寝たきりの人や高齢者が利用するものというイメージが強い「在宅医療」ですが、実は、「以前より動くのが少しつらいかな」と感じるくらいがサービスを利用する一つのタイミングだと言われています。コロナ禍での診療控えもあり近年注目度が増している在宅医療について、『死に方のダンドリ』(ポプラ新書)の著者で在宅医療専門医の中村明澄氏が詳しく解説します。
訪問診療は「月額5,200円」で利用可能な場合も…意外と知られていない〈在宅医療〉の真実【専門医が解説】
在宅でもプロのケアが受けられる“在宅医療”
在宅医療は利用してみないとわからないことがたくさんあります。そのため、誤解もいくつかあるようです。

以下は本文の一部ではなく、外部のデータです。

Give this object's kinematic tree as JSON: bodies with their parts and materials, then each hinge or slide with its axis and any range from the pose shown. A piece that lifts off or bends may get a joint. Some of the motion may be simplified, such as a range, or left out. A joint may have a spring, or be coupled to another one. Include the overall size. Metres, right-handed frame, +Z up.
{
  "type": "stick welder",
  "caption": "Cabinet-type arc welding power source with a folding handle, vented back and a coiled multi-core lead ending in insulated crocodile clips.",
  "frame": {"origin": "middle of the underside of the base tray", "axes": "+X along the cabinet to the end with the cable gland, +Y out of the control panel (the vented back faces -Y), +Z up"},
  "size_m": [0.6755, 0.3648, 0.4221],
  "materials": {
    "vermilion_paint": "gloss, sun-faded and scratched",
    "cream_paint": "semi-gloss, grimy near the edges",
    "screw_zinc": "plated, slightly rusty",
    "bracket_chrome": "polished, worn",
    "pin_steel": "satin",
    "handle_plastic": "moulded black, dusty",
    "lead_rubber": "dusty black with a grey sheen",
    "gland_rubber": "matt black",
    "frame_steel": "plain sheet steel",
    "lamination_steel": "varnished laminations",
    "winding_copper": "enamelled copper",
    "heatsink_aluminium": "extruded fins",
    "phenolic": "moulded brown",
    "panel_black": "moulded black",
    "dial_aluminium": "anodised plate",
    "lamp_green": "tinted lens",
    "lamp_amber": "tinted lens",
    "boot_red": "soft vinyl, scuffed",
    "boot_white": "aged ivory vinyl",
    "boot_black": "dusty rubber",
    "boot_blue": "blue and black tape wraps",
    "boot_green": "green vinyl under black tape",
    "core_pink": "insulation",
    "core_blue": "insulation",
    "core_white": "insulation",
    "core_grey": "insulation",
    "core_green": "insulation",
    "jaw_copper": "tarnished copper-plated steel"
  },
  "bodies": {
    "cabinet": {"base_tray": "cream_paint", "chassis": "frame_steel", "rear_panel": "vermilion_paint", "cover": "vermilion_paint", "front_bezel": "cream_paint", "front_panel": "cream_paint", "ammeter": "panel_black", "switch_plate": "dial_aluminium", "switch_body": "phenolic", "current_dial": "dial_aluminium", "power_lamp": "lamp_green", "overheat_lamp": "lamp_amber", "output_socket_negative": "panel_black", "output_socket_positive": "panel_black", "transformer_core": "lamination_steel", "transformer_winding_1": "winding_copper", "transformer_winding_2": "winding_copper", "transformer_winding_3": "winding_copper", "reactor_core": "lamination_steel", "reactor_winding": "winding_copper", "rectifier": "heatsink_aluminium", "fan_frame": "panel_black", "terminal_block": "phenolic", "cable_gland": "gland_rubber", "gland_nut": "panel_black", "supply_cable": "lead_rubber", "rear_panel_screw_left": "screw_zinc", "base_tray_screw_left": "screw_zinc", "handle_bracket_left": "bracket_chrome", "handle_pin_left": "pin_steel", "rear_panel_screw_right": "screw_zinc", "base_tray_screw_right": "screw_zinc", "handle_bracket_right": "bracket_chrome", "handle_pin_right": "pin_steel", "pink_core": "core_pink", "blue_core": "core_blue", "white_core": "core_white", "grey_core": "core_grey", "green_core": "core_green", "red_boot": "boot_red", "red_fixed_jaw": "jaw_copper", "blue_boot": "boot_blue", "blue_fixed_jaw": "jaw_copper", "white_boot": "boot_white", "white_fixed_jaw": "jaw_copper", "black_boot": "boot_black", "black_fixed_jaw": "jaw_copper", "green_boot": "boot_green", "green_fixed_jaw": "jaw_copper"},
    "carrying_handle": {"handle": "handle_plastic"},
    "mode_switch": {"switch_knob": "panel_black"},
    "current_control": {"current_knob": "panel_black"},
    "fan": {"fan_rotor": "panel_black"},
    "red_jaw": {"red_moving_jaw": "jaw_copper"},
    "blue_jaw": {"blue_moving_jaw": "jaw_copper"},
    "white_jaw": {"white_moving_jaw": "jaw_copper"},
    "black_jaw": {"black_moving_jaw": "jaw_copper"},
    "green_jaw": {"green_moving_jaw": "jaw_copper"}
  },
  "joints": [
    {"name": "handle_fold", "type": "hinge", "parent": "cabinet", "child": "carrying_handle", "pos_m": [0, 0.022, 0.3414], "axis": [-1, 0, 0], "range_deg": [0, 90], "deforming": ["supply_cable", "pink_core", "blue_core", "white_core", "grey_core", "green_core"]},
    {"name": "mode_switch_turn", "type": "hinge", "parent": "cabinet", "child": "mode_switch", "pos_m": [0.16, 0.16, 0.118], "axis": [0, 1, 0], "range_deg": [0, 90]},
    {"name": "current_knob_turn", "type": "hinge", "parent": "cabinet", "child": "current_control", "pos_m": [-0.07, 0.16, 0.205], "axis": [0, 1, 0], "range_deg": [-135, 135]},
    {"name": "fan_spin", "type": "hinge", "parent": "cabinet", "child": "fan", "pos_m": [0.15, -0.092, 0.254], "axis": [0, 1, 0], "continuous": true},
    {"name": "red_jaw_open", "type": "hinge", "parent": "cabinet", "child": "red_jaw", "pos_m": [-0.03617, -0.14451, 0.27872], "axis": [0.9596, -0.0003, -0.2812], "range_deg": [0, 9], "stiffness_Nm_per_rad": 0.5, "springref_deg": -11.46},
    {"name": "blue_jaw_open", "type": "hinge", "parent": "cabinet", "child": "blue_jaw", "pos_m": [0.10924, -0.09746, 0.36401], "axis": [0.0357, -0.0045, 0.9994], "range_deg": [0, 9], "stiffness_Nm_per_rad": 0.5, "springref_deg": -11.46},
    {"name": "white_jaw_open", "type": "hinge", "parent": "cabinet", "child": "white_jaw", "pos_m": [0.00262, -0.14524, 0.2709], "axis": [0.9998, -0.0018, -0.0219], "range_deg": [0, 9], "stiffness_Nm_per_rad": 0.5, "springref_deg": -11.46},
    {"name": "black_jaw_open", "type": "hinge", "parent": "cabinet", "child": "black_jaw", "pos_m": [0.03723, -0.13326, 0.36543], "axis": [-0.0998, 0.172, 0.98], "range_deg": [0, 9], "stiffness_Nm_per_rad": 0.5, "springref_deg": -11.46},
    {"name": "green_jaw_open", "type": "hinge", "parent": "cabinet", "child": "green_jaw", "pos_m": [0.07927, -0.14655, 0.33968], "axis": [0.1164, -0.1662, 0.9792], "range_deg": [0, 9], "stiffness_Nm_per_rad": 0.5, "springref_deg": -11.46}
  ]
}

よくあるのが、「訪問診療は高い」という思い込みです。訪問診療の診療報酬は医学総合管理料、訪問診療料、居宅療養管理指導料の合計となり、患者さんの費用負担は月5,200〜8,200円(医療保険1割、介護保険1割の場合。医学総合管理料は医療機関の種類と病気によって異なる)になります。確かに自分で病院に通院するより医療費は高いかもしれません。

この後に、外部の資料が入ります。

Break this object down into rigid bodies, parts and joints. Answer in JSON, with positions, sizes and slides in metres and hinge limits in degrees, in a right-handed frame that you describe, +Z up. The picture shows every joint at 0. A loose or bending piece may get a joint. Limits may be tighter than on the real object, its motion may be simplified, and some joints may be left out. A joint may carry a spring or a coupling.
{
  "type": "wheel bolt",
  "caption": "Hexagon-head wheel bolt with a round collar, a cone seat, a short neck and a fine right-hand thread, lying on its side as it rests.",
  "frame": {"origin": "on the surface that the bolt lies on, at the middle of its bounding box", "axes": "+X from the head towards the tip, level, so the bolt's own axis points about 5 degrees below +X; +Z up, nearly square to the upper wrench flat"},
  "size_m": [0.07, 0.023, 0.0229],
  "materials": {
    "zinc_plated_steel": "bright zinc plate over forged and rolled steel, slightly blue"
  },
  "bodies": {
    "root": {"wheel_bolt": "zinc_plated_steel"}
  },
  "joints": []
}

ただ、病状が重くなって徒歩や運転での通院が難しくなるとタクシーを使う機会が増えたり、付き添いが必要になったりします。その負担を考えると訪問診療の費用はそれほど高いとはいえず、実際にはみなさんが想像するほどの金額の差はないともいえます。
「在宅医療は病院と違い、できることが限られている」というのは半分正解であり、半分不正解です。もちろん、手術やCT、MRIを使った検査はできませんが、血液検査や小型のエコーなどである程度の診断や治療ができます。酸素吸入や痛み止めの持続注射などの医療処置もできますし、病院で使用している人工呼吸器を使い続けることも可能です。

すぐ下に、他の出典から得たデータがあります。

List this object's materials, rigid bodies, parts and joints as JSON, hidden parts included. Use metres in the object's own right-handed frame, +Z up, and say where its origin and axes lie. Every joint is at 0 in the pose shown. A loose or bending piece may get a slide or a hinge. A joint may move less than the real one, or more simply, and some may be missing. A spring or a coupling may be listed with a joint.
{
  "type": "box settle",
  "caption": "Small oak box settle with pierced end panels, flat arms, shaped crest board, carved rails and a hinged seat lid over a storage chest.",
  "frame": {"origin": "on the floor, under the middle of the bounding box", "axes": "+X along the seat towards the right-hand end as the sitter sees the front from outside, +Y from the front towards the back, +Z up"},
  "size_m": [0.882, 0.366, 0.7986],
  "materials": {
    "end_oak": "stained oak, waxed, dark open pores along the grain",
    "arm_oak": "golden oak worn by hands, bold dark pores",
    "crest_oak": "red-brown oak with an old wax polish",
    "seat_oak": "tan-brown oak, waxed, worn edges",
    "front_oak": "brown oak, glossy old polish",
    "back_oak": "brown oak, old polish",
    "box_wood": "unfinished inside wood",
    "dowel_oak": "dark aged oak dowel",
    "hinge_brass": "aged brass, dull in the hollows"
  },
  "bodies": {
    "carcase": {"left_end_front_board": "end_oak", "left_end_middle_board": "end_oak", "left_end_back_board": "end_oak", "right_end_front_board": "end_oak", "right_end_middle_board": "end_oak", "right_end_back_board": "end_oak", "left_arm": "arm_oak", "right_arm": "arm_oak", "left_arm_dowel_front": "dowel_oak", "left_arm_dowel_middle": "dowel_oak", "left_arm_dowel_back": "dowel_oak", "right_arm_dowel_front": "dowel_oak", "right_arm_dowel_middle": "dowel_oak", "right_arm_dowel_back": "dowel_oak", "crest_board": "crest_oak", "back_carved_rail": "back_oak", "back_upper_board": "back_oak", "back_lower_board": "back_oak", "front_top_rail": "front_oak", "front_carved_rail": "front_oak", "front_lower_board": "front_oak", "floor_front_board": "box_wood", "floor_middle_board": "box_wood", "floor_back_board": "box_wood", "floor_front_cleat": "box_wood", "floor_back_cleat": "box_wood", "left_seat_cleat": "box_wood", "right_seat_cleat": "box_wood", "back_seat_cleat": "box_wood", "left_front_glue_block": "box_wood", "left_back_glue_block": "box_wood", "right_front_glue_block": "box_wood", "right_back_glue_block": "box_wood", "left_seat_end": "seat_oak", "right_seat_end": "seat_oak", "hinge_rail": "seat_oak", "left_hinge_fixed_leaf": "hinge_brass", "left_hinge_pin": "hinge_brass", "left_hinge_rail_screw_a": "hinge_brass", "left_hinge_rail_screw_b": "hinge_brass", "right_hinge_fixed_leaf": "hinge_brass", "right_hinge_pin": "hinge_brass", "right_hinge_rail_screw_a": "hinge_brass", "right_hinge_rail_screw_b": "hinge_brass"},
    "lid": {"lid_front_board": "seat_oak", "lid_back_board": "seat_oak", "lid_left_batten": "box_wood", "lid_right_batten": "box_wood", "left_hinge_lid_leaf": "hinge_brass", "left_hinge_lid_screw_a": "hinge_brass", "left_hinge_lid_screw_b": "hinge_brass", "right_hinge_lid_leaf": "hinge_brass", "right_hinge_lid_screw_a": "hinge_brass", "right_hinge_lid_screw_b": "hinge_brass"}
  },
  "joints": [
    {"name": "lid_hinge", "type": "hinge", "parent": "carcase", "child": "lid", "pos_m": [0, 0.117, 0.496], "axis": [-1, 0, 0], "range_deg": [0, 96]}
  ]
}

24時間連絡がとれますから、夜間に具合が悪くなったときに朝まで我慢したり、体調の悪化を押して自力で病院へ行ったりする必要がなくなります。
在宅医療を躊躇する人の中には「家で亡くなったら警察が入るから、最期は入院して病院で迎えたほうがよい」と言う人がいます。しかし、これも誤解です。在宅医が定期的に訪問しており、老衰やがん終末期などのように亡くなることが予測されている中での呼吸停止なら在宅医が死亡診断書を発行しますから、警察への連絡は不要です。
自宅で患者さんが亡くなったときは、必ず訪問診療や訪問看護の緊急連絡先に連絡を入れましょう。息を引き取る瞬間を誰も見ていなかったからといって動揺する必要はありません。必ずその瞬間を見ていないといけないということはないのです。
家族の寝ている夜中に患者さんが亡くなっており、家族が翌朝気づいた場合は、そのタイミングで緊急連絡先に電話すれば大丈夫です。延命処置を希望されていないときは、「息をしていない!」と気づいて慌てて119番で救急車を要請しないようにしましょう。呼吸が止まっている状態で救急車を呼ぶと、心肺蘇生の対象となって心臓マッサージや人工呼吸が施され、亡くなった場合には警察の検死の対象になってしまうことがあります。
もちろん、在宅医療を受けている患者さんが全員、救急車を呼ばなくていい、というわけではありません。自宅療養の中で想定外に容態が急変した場合には、在宅医が入っていても救急車を要請してもらうことがあります。